Al contrario que sus hermanos varones, pocas niñas de buena familia de la era victoriana iban al colegio; en general, eran educadas por sus niñeras primero y por institutrices después en la propia casa paterna, hasta que la madre tomaba a su cargo la puesta a punto de la hija para que se presentara en sociedad: es decir, que se disponía a educarla con vistas a un matrimonio. Algunas muchachas, hijas de personas progresistas que creían en la educación, acudían, no obstante, a escuelas selectas, y podían completar luego sus estudios en el extranjero, sobre todo en Alemania, en unas casas llamadas Damenstift y que eran el equivalente a los internados para señoritas.

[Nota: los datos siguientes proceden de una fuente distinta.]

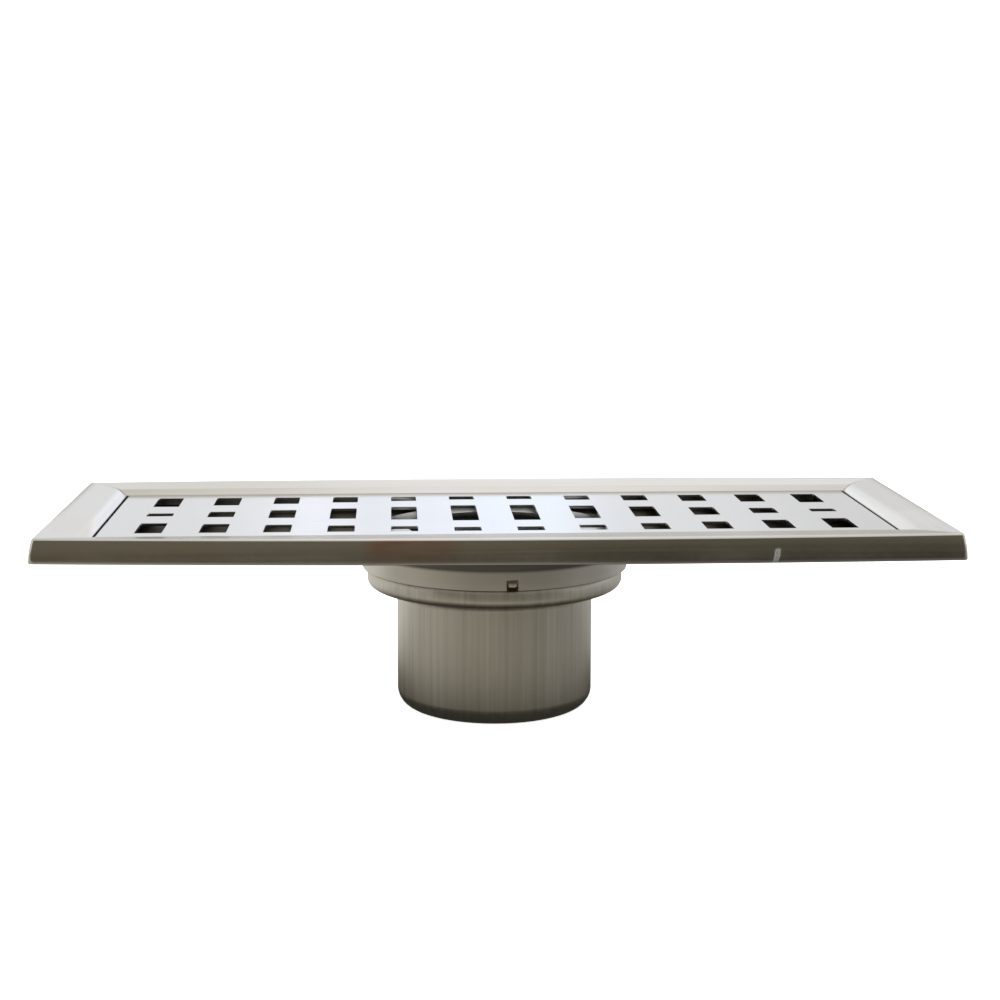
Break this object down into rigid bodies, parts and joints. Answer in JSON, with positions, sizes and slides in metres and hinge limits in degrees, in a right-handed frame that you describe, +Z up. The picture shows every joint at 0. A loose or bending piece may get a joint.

Desde luego, las chiquillas aprendían a leer y escribir e incluso se fomentaba su amor por la lectura; pero los libros a los que podían acceder se vigilaban estrictamente. Pero no se trataba de dar a las futuras jóvenes una verdadera cultura, sino un barniz que les permitiera brillar en sociedad. En las veladas familiares de las clases medias y altas victorianas era normal que la madre o una de las hijas mayores, al final de la tarde, leyeran para los demás, en voz alta, historias y cuentos. Hasta tal punto se hizo imprescindible esta práctica de final de jornada que algunos de los mejores escritores de la época, como Oscar Wilde o Dickens, escribieron para los niños obras tan hermosas como El príncipe feliz o Canción de Navidad, respectivamente. Nacieron cuentos tan maravillosos como Peter Pan y Alicia en el país de las maravillas, personajes que han llegado intactos, en todo su encanto y esplendor literario, hasta nuestros días.
Los cuentos populares educaban con gran eficacia acerca de los problemas humanos, para los que trataban de proponer las soluciones más adecuadas, y sobre todo transmitían el mensaje victoriano por excelencia: cualquiera que sea la dificultad que se presente en esta vida, una persona debe enfrentarse a ella para vencerla con tesón y valentía, con la certeza de que si lo hace, triunfará. En realidad, este enfoque hacía que las superprotegidas niñas de aquella época vivieran inmersas en un mundo enormemente irreal, lo que desde luego distaba mucho de prepararlas para afrontar las desgracias, pues, por añadidura, en estos cuentos el bien siempre triunfaba sobre el mal.
CUESTIÓN DE INDUMENTARIA
- EL LAZO ZAPATERO: era uno de los adornos del peinado preferidos por las adolescentes; grande y vistoso, era cuadrado y se hacía con cintas de rica seda o de satén.
- CHINZ Y ENCAJE: muchos de estos trajes eran confeccionados con chinz, un tejido ligeramente brillante, suave y dúctil, muy buscado en la Inglaterra victoriana. Los encajes solían aplicarse a los trajes infantiles, a los que conferían gran encanto.
- EL TRAJE CORTO: las niñas vestían trajes cortos mientras eran colegialas, lo que podía prolongarse hasta los catorce años de edad. En general, las faldas bajaban hasta los tobillos hacia los 16 años y sólo al convertirse en mayores de edad (es decir, tras la puesta de largo) podían vestir trajes hasta el suelo.
- VESTUARIO PROPIO: hasta bien entrado el siglo XIX, las niñas vestían exactamente igual que sus madres: aros, miriñaques, chaquetas ceñidas y capotas formaban parte de su vestuario. Evidentemente, entre las niñas ricas y pobres las distinciones en el vestir eran enormes y llevaban siglos bien establecidas. A mediados de la centuria se pusieron de moda los trajecitos de marinero, azul marino en invierno y blancos en verano; además, las niñas vestían trajes de tartán escocés con enaguas y corpiños ceñidos. Hubo que esperar hasta el siglo XX para que las muchachas pudiesen tener un vestuario más higiénico y sobre todo, propio, sin nada que ver con el de las mujeres adultas. Se eliminaron los encañonados y los almidonados y se buscaron formas amplias y libres de sujeciones artificiales.
- SOMBREROS Y TOCADOS: las niñas victorianas usaban gorritos de punto de media y de ganchillo, de encaje y de géneros finos con entredoses de bolillos, bordados y encañonados. A juego con la ropa de calle, podían tener distintas capotas y sombreros de paja; además, se adornaban el tocado con peinetas y cintas. En el siglo XIX se pusieron de moda las moñas o carambas, que procedían del siglo anterior y que consistían en un lazo o escarapela hecho con cintas de terciopelo y de seda. Las niñas de aquella época incluso dormían con una cofia de batista fina, al igual que sus madres.